The communication chain in the region would be taxed in the event of a disaster. Last fall, the emergency communication system crashed during a test after too much information was pushed through the infrastructure, according to Thoms.

“The recent tsunami was really interesting for the warning that came with it,” said Thoms, “because a lot of good things came through when I look at some of the things happening on the west coast.”

A prevailing attitude on the upper Sunshine Coast suggests the region is protected from earthquakes and a major tsunami because of Vancouver Island and the islands of the Salish Sea.

“That’s quite true,” said UBC Faculty of Science professor Michael Bostock. “That does not mean to say a major slumping event or a landslide into the Salish Sea, a local phenomena, might be capable of generating a significant tsunami on the local scale.”

Seismologists understand where a mega-stress event is going to take place off Vancouver Island, but they do not know what crustal faults may be looming beneath the Salish Sea, and to some degree, on land because they are just starting to develop sensing that identifies ancient scarps that might reactivate in the future.

“There may be large structures beneath the Strait of Georgia that we're not aware of that could potentially give rise to local tsunamis that might be significant,” said Bostock. “A major landslide or event that displaces a significant quantity of water in any one of the fjords along the upper Sunshine Coast is going to give rise to a local tsunami.”

People are the known and unknown quantity in many different scenarios of an evacuation plan.

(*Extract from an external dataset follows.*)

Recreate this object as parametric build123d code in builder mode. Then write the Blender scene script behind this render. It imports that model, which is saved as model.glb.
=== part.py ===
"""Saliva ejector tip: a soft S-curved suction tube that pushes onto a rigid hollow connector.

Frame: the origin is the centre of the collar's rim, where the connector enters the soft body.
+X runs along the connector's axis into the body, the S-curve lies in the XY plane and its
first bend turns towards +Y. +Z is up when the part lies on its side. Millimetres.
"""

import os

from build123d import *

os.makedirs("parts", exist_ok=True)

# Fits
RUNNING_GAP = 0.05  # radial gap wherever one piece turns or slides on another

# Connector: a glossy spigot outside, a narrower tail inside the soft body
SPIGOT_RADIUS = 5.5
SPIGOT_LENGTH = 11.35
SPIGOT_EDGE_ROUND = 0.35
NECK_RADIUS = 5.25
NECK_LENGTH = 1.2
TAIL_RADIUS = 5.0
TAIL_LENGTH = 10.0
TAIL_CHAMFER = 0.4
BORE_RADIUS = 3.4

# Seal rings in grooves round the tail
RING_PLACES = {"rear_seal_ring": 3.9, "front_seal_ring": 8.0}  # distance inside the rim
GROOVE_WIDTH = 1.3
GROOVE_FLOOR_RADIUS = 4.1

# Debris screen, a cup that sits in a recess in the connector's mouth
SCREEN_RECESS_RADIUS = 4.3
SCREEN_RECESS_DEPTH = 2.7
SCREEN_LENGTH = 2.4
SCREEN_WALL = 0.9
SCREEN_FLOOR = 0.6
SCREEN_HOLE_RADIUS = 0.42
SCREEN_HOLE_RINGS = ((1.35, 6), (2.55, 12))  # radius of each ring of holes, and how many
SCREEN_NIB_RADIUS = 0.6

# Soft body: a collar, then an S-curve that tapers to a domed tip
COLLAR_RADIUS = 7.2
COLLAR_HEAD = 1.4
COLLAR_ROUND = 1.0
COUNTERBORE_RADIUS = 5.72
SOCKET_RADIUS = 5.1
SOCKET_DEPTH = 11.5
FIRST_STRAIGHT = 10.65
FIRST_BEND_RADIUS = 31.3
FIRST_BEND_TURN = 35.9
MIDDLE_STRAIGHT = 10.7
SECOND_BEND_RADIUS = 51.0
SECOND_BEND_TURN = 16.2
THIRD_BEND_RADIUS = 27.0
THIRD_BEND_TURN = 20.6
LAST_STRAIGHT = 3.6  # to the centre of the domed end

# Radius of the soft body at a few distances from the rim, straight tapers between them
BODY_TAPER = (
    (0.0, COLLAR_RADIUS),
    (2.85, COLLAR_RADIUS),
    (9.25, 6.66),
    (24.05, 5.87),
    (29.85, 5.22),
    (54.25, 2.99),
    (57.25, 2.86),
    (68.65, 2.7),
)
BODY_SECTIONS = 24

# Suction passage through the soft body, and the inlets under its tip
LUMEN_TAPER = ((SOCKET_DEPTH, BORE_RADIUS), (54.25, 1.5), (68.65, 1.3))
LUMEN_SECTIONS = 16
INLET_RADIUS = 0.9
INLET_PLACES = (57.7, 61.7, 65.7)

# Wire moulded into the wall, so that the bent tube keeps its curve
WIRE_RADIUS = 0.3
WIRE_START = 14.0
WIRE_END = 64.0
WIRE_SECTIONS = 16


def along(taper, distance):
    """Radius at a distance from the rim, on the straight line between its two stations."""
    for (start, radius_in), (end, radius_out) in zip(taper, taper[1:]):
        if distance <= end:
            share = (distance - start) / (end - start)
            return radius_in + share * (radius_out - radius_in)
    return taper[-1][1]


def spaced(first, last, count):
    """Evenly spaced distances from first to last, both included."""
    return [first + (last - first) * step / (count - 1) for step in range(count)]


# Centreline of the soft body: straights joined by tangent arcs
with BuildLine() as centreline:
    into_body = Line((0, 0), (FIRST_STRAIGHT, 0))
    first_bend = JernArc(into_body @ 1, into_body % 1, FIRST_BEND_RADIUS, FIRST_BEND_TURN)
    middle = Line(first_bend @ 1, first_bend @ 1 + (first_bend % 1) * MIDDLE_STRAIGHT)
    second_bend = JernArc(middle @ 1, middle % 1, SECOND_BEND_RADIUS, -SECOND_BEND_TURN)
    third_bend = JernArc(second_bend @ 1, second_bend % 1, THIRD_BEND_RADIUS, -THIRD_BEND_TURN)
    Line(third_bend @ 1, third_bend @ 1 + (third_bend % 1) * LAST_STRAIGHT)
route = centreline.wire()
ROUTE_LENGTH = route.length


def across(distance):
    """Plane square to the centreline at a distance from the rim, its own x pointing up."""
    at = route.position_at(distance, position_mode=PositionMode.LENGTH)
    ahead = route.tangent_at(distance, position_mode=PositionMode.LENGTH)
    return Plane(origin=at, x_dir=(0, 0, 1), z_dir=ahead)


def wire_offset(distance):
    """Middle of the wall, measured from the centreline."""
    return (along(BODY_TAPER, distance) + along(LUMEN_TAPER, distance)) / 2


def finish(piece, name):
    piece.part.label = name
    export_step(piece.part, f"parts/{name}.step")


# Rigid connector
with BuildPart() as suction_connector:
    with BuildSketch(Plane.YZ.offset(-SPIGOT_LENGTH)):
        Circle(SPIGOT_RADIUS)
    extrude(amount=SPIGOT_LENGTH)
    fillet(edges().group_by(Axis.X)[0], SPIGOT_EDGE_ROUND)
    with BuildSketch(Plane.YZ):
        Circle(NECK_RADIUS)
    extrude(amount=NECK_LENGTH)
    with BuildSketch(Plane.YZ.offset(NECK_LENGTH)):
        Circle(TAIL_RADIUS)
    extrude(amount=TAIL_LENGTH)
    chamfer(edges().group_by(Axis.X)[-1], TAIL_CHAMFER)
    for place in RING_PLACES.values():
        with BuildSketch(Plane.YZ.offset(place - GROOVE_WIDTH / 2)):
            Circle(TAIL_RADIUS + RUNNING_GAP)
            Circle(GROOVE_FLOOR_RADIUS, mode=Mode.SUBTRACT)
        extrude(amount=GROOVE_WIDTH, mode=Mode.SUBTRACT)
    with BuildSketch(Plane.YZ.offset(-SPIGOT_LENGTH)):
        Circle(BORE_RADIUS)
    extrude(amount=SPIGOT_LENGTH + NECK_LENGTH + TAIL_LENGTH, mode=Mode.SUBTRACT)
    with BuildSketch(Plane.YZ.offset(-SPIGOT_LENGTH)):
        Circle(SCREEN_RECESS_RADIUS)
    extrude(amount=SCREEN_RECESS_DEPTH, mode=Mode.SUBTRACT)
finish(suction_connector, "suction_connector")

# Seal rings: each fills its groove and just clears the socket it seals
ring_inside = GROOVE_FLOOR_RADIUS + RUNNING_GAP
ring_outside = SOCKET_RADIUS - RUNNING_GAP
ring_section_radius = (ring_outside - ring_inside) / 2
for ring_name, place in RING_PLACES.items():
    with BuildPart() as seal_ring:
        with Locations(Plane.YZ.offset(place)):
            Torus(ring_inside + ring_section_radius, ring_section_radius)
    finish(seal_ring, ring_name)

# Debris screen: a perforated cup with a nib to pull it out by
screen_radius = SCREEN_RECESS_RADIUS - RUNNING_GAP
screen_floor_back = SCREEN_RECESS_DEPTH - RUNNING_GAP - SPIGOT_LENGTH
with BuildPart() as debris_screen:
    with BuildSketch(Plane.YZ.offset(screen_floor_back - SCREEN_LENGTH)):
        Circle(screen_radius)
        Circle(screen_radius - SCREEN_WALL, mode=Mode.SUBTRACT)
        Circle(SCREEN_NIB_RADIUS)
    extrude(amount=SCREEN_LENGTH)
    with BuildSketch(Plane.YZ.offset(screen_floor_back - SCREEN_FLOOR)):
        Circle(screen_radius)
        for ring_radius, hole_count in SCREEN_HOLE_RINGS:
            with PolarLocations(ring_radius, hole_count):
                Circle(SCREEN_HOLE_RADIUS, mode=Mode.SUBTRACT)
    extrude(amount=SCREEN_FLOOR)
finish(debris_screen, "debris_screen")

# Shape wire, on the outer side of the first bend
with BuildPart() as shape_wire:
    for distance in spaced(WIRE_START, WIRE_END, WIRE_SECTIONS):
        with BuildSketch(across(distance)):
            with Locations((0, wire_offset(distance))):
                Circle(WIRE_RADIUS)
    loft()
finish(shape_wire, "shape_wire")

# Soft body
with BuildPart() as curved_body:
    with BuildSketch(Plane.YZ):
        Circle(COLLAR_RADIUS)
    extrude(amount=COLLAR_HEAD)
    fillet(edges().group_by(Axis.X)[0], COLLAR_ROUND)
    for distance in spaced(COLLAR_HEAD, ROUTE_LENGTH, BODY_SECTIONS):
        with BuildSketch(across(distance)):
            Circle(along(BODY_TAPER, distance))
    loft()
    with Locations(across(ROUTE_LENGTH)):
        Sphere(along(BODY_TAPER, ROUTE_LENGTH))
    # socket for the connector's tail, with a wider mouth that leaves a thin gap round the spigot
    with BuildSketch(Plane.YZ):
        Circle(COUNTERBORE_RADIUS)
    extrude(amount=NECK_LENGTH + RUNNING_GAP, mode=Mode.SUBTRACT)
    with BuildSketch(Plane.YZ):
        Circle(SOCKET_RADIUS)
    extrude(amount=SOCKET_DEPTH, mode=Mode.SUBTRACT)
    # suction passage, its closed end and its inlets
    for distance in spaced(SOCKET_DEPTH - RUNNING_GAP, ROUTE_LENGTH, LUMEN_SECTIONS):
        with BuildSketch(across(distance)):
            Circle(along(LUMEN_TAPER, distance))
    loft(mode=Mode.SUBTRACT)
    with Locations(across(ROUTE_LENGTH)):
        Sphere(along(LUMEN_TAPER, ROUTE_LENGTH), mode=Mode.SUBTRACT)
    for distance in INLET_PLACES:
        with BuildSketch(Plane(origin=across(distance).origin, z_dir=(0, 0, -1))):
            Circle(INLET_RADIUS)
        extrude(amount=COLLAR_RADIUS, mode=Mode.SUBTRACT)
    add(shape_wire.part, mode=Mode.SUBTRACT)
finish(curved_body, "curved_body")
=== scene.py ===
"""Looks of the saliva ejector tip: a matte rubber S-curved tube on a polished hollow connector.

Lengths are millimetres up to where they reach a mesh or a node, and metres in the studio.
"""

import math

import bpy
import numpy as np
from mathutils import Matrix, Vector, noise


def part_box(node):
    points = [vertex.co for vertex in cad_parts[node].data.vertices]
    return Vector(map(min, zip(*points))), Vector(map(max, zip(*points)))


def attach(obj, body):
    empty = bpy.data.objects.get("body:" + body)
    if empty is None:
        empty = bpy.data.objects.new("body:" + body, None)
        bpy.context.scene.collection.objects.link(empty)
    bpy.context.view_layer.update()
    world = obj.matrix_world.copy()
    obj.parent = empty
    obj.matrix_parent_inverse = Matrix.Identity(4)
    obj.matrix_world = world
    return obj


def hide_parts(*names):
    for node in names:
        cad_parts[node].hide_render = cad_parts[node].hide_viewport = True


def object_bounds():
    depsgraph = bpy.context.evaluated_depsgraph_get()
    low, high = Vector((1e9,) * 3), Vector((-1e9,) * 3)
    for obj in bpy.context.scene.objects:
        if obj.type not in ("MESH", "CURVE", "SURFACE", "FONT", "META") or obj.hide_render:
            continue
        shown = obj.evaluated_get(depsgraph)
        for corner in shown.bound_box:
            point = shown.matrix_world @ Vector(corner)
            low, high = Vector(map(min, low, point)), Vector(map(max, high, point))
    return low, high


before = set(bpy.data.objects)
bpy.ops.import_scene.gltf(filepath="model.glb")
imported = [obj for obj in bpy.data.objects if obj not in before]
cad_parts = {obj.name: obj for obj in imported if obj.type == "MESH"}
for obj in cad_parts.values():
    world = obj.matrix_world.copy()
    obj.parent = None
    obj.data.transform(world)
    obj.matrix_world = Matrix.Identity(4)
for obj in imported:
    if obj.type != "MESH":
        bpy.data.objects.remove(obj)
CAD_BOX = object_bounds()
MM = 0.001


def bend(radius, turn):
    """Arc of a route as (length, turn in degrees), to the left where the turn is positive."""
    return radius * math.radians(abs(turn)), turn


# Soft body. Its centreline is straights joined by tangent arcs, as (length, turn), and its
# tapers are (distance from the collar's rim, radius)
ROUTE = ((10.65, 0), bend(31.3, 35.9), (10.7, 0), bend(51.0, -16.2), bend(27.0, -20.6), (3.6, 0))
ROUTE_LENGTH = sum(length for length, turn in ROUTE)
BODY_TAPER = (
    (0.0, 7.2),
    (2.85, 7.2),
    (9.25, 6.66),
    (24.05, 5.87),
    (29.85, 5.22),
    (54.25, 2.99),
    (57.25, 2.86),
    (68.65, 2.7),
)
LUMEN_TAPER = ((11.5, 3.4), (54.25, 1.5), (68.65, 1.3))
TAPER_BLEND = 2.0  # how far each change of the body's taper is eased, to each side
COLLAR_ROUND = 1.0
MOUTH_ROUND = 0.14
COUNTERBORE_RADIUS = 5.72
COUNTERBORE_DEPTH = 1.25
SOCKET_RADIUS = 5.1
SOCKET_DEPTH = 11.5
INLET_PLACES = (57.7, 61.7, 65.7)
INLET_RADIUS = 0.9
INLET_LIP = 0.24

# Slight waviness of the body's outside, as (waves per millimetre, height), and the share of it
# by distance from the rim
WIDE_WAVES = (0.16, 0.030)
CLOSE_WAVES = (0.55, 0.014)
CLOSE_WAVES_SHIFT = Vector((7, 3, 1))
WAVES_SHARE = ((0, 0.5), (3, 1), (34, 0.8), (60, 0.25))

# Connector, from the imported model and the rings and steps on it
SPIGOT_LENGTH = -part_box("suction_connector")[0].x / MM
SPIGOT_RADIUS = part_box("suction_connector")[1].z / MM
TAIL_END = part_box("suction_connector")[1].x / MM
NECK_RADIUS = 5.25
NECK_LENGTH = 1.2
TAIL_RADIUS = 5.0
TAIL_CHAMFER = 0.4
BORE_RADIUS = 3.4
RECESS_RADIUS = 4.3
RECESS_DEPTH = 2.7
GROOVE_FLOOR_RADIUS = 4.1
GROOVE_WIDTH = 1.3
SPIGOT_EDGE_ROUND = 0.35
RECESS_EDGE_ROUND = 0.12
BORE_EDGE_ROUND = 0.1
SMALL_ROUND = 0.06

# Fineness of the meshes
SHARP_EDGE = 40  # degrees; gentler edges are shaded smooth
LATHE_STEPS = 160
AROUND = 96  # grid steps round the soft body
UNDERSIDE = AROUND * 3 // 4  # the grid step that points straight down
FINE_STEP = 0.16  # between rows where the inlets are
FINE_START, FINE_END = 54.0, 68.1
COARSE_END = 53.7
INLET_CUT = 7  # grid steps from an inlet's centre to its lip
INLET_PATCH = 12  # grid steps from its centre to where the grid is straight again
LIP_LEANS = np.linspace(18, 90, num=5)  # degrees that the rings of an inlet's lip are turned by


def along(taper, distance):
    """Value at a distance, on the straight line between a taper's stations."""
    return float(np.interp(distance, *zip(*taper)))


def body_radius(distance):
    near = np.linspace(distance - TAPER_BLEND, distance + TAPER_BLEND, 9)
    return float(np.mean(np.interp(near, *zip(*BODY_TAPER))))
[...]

“There's a lot of inherent preparedness that happens in a small community but there's also a tendency to rest on our laurels sometimes because we're a small community and relatively resilient,” said Thoms. “We're used to the odd ferry cancellation and power outage, yet that's nothing like that earthquake or that other big disaster, and not the reality we're used to, of anticipating going out to the car and that the road will be there.”